Nani has made an almost 100% recovery. The long-term damage is minimal all things considered. (Minimal if you don’t care if you get any sleep…her post concussive syndrome has resulted in even more frequent “nocturnal awakenings”). But seriously, she is mostly back to her old self and I am delighted and so very grateful to God.

Emergency situations are surreal for everyone, but autism can make the experience take on the feeling of a Saturday Night Live skit. It’s not just an emergency, it’s an emergency involving a person with some very unusual behaviors and quirks, with the need for some very unusual accommodations for those quirks.

Right now several of my friends and relatives are thinking I am referring to myself. And…perhaps I should be because I seem to have a knack for adding to the bizarre aspects of these events. I’ve also come to enjoy watching the responses of people I call “the uninitiated”, the people who are about to be brought into the world of Nani. So even in the midst of trauma I have a tongue in cheek inner dialogue going on in my head.

The whole event started with Nani swinging outside and it beginning to rain. (Remember rain?)  I went out to walk her inside. Holding her hand and leading her up the stairs, she drops one of the many small items she carries at all times. This odd assortment of things are as precious as fingers to Nani, dropping one elicits an immediate search and recovery response from her. She pulls her hand away and turns quickly, the stairs are wet and slippery, before I can react she is slipping and tumbling down the stairs. Horrified by the sight, I am also very aware that autism is about to make this a very unorthodox  and more difficult emergency.

After the fall Amanda lay absolutely still, face down. I was kneeling beside her knowing not to move her, but wondering if I could leave her long enough to get a phone. After 15 seconds or so she turns over, slowly stands up and begins to try to walk around. Does she understand might have a neck or spinal injury? NO! 
(My inner dialogue says clearly we need to do some work on her giving some thought to long-term consequences.)

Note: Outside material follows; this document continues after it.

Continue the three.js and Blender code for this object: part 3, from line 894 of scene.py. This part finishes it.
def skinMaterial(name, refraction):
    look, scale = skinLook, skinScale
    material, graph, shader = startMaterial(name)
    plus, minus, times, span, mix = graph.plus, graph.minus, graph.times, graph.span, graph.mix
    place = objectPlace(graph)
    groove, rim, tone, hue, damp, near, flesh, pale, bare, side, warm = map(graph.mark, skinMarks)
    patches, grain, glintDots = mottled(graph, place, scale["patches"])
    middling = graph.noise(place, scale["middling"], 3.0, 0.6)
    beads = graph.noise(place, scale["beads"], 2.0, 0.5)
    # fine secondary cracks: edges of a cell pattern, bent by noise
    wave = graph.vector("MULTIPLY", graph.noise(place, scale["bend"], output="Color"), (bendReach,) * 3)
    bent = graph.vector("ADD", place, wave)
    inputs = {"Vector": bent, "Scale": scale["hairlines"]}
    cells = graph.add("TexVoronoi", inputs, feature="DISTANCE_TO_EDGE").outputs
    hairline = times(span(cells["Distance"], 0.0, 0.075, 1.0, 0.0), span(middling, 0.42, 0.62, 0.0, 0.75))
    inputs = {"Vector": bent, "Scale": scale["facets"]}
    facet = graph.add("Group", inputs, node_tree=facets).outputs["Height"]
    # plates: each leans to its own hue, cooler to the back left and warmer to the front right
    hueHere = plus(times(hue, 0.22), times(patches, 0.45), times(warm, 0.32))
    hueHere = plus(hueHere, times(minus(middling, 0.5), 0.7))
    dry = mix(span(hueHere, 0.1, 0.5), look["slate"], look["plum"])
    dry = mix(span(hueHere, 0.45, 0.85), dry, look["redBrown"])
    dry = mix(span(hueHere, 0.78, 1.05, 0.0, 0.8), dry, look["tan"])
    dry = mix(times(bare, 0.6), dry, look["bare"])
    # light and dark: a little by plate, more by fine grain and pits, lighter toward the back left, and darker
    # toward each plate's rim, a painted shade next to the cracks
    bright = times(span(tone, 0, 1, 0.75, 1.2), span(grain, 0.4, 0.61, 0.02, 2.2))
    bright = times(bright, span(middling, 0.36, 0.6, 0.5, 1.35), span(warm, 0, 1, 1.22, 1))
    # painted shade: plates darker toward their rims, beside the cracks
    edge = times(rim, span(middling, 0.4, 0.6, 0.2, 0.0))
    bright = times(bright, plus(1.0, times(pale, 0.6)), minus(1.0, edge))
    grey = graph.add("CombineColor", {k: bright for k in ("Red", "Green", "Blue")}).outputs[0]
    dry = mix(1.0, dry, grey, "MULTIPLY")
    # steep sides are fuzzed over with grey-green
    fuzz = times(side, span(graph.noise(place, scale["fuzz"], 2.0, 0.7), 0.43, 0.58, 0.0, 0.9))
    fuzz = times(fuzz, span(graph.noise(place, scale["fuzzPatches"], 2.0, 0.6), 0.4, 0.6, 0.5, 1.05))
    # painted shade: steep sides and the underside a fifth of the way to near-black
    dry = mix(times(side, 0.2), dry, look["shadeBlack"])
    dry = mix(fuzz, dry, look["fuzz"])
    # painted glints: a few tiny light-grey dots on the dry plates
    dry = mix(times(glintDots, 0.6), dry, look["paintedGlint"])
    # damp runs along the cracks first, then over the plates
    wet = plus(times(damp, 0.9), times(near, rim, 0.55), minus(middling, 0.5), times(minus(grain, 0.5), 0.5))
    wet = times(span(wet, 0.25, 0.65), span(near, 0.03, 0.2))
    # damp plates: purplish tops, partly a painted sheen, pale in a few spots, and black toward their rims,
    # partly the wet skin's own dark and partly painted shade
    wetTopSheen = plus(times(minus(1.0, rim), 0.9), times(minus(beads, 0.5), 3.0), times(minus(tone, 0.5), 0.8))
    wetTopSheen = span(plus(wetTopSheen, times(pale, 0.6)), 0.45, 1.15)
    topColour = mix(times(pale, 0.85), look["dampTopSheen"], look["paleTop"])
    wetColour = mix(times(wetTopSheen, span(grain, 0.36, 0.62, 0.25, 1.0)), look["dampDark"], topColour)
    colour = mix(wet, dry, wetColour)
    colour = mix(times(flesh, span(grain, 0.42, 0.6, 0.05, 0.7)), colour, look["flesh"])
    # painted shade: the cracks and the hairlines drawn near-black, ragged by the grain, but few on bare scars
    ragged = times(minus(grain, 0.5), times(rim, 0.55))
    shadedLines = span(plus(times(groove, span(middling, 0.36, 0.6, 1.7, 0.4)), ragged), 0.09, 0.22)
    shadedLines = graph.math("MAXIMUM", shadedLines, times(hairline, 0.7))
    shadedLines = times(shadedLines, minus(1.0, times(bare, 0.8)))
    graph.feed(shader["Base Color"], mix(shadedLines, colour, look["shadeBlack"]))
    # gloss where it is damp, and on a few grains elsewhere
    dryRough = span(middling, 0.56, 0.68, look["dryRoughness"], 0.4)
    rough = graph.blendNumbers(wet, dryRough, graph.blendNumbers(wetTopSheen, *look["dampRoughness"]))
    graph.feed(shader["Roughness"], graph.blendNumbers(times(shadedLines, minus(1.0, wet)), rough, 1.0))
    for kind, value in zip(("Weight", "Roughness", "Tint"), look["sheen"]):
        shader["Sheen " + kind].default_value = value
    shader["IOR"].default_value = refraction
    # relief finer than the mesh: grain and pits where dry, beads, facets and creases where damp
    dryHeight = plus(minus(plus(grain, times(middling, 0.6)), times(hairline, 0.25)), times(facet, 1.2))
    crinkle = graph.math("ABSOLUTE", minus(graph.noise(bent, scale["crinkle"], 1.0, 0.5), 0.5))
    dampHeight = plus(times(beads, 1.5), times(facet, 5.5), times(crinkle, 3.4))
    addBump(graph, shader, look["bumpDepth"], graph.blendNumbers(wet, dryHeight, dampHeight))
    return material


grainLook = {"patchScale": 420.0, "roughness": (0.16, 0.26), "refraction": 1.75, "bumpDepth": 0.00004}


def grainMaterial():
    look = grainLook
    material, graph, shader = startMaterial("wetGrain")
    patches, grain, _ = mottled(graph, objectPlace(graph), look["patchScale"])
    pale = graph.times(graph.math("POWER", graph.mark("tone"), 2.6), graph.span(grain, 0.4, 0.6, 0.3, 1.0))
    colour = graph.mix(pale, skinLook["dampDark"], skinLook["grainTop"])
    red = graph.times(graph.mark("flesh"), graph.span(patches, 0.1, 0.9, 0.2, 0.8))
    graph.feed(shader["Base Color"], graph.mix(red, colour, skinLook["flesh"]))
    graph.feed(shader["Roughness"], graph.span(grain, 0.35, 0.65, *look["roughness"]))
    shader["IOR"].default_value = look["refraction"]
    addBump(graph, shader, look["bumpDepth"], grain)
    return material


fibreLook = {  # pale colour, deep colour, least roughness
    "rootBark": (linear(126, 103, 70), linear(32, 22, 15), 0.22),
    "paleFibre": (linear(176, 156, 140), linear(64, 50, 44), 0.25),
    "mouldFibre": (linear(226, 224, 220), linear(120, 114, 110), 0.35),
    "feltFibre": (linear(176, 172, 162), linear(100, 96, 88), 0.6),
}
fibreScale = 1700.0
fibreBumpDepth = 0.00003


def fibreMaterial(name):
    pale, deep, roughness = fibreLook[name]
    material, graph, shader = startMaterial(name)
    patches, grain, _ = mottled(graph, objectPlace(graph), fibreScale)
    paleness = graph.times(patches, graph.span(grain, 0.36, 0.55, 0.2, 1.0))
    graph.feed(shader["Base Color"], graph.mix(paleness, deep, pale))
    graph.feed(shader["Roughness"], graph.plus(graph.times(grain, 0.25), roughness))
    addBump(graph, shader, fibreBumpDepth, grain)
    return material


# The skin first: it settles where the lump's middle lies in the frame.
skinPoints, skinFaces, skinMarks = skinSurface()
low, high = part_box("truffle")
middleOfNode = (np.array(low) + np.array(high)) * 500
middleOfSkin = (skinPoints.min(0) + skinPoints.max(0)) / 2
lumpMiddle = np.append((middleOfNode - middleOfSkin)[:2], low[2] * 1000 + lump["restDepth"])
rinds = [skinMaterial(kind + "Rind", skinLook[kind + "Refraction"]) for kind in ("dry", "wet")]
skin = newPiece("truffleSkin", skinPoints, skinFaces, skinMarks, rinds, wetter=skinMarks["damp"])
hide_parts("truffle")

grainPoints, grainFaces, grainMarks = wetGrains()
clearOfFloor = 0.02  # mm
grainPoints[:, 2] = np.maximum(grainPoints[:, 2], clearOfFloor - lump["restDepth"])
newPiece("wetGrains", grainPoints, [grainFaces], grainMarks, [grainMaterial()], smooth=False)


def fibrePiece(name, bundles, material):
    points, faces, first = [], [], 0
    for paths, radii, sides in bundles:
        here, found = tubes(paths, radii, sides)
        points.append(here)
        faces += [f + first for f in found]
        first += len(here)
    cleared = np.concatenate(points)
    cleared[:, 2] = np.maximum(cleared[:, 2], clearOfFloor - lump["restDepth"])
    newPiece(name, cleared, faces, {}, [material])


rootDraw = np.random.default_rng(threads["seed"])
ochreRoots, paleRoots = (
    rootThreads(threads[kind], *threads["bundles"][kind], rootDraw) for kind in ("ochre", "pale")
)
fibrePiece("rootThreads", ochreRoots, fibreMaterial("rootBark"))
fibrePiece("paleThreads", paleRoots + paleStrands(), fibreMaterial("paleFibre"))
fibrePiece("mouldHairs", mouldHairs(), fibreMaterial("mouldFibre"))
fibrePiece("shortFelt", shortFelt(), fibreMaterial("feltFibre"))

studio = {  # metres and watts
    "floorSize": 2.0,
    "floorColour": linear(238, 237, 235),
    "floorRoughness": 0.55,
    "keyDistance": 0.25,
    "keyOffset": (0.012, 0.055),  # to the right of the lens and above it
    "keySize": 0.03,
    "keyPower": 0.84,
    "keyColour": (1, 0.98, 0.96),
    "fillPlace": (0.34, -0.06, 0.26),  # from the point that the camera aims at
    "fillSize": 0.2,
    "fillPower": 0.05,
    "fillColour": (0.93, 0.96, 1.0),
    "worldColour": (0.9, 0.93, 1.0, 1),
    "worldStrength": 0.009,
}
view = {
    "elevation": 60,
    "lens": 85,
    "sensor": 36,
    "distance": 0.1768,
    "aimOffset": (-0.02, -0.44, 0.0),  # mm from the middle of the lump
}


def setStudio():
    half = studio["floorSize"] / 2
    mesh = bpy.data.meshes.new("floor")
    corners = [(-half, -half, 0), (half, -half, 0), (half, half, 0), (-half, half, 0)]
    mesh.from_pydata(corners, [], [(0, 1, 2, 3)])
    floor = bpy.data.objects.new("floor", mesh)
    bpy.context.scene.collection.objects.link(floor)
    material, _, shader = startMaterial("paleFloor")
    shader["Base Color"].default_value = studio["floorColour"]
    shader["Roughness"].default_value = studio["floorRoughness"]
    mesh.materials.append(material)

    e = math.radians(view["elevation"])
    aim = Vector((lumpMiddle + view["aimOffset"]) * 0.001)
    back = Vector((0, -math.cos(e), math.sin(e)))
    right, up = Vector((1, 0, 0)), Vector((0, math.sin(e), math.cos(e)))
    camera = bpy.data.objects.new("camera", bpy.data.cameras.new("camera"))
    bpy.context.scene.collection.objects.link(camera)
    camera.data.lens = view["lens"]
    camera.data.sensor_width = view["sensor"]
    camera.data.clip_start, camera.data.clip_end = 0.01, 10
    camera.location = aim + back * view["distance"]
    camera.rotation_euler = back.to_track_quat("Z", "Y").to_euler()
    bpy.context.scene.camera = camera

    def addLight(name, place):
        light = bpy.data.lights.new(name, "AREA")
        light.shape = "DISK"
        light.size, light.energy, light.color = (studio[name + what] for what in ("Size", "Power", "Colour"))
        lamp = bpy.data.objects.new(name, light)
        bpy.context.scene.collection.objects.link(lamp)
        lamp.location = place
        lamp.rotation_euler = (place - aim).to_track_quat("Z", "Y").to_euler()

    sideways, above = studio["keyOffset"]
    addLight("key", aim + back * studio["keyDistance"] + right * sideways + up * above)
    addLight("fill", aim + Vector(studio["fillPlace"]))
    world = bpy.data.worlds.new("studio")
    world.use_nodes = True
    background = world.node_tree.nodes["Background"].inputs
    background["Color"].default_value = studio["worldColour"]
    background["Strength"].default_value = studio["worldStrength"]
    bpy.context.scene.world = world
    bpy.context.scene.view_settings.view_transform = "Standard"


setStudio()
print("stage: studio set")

I’m supporting her while she wanders and trying to assess her at the same time. She’s disoriented, unsteady, un-cooperative. 
(NOT a new symptom)
But oddly, very calm. (NEW symptom!) 
For a few minutes we are wandering around the back yard, blood streaming down her face, and from her nose and mouth. It’s raining, we are soaked. Finally, she allows me to lead her into the house. Once inside, she wants to lead again but I need a phone! After a few minutes I manage to grab a phone on one of our passes through the kitchen.

We’re walking, I’m still supporting her, trying to brainstorm on how to get her off her feet, and talking to EMS. While I’m on the phone to EMS, I get the idea to put her in the car because she’d feel safe there, would be seated and strapped in, wouldn’t fall again if she blacked out again or went into a seizure. It would be a good environment for EMS to take a look at her. Nani loves the car. It was brilliant.

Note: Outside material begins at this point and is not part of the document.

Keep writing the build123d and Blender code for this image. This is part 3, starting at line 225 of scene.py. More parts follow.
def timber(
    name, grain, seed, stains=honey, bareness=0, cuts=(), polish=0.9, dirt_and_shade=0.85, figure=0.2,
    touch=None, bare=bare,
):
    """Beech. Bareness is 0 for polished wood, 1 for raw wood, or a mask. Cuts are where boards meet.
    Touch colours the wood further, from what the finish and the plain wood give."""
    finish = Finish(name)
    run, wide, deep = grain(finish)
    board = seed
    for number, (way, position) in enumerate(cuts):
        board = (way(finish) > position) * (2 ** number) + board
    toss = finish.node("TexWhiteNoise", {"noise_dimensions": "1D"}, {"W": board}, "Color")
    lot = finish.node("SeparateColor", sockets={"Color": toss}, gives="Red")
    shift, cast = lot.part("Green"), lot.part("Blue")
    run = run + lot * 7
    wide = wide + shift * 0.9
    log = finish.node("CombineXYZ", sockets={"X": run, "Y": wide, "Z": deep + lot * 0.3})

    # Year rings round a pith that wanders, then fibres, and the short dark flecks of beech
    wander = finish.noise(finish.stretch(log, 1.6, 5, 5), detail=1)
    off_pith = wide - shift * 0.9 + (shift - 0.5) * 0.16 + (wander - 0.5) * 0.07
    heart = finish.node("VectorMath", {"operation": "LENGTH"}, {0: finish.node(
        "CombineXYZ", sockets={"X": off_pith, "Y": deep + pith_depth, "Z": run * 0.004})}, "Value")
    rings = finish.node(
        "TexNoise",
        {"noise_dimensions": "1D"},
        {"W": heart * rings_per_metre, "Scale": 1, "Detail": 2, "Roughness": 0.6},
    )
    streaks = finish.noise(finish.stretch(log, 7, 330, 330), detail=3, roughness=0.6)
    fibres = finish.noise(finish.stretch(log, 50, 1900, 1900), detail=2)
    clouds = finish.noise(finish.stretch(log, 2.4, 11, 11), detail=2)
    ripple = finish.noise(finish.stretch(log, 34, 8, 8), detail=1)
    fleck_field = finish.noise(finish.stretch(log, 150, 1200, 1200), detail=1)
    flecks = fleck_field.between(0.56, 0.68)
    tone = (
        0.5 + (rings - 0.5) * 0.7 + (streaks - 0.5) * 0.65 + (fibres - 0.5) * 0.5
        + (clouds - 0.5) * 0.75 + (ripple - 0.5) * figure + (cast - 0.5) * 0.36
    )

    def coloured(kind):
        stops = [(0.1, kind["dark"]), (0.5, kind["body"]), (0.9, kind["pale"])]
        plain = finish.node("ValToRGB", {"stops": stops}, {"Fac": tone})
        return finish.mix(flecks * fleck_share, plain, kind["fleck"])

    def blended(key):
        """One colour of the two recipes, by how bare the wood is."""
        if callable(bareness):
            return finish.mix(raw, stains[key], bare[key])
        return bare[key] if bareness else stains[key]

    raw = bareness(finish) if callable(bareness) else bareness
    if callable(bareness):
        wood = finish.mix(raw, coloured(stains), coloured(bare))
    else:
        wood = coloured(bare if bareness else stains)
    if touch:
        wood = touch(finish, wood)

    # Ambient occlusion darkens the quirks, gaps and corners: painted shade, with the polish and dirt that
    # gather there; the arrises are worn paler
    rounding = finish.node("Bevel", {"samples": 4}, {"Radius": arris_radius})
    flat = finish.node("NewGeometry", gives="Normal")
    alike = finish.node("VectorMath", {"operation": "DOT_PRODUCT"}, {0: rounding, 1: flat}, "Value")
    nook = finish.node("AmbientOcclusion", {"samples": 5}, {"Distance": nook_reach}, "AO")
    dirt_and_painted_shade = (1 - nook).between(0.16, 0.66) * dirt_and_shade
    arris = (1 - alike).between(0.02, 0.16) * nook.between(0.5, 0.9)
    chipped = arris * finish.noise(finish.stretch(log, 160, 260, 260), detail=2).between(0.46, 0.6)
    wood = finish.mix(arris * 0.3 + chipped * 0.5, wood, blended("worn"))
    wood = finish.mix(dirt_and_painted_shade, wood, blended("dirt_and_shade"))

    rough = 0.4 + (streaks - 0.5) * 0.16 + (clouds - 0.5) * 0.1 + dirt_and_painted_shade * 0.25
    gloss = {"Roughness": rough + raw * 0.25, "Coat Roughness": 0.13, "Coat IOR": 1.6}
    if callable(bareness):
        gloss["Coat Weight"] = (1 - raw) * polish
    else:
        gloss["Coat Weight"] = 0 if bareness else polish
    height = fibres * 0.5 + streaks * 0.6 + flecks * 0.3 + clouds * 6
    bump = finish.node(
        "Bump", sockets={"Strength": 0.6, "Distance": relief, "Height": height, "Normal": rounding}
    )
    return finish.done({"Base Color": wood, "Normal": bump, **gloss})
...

EMS dispatch thought this was a bad idea, wanted me to encourage her lay on her bed.  I explain there is no chance she is going to do that. Again the dispatcher stresses that I need to encourage her to lay down. I assure the dispatcher that no amount of encouragement is going to get Nani prone. (Note to self: remember to teach Amanda about emergency treatment protocols for shock).

Into the car she goes.

Fire and EMS arrive in a minute or so. I explain her disabling conditions. They wanted to know if I thought she was in an altered state.  I explain that the very fact that Nani is letting them anywhere near her is clearly a sign of an altered state.

It’s quickly clear that she needs transport. EMS want to know whether I think she’ll get on a gurney and go into the ambulance. (I refrain from looking around and saying, “Oh, I didn’t realize you brought the national guard with you!) Instead, I explain that due to Nani’s  high anxiety level regarding medical care, all her exams take place under general anesthesia, and an anesthesia team sedates her in the parking lot her just to get her into the hospital. So no… she is not going to get on a gurney and ride in the ambulance without major sedation, altered state or not.

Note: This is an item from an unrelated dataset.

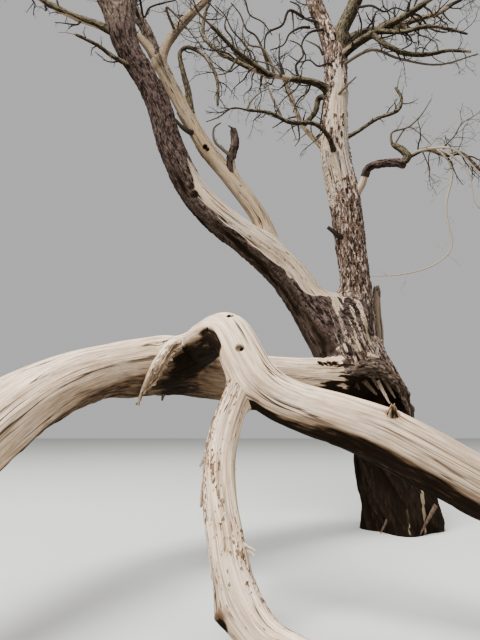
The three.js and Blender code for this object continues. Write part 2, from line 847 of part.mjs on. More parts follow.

We talk for a moment about what sedatives work for her, EMS goes back to the ambulance to get a sedative. It’s still raining, I’m standing outside the car with 3 firemen who turn and look at me, glance down at my clothes.  One says, “Ummm, do you want to go get ready to go to the hospital? Maybe change your clothes?”  They seem a little awkward, but there is no time to ponder that. It’s a good idea, I’m sopping wet head to toe.

Once I’m inside I realize it was a REALLY good idea. I had been wearing a light weight WHITE linen shirt and pants, nude bra and panties. But thanks to the rain, NOW I am wearing a very sexy number which, except for all the blood camouflage pattern that Nani provided me, looks like I might have just come from a wet t-shirt contest. This I feared could lead them to question my understanding of reality.

The awkwardness is now making sense. Judging from the looks on their faces there really is no chance that I will one day be referred to as a cougar. One more dream dashed!

It’s funny the things you can learn during times of crisis.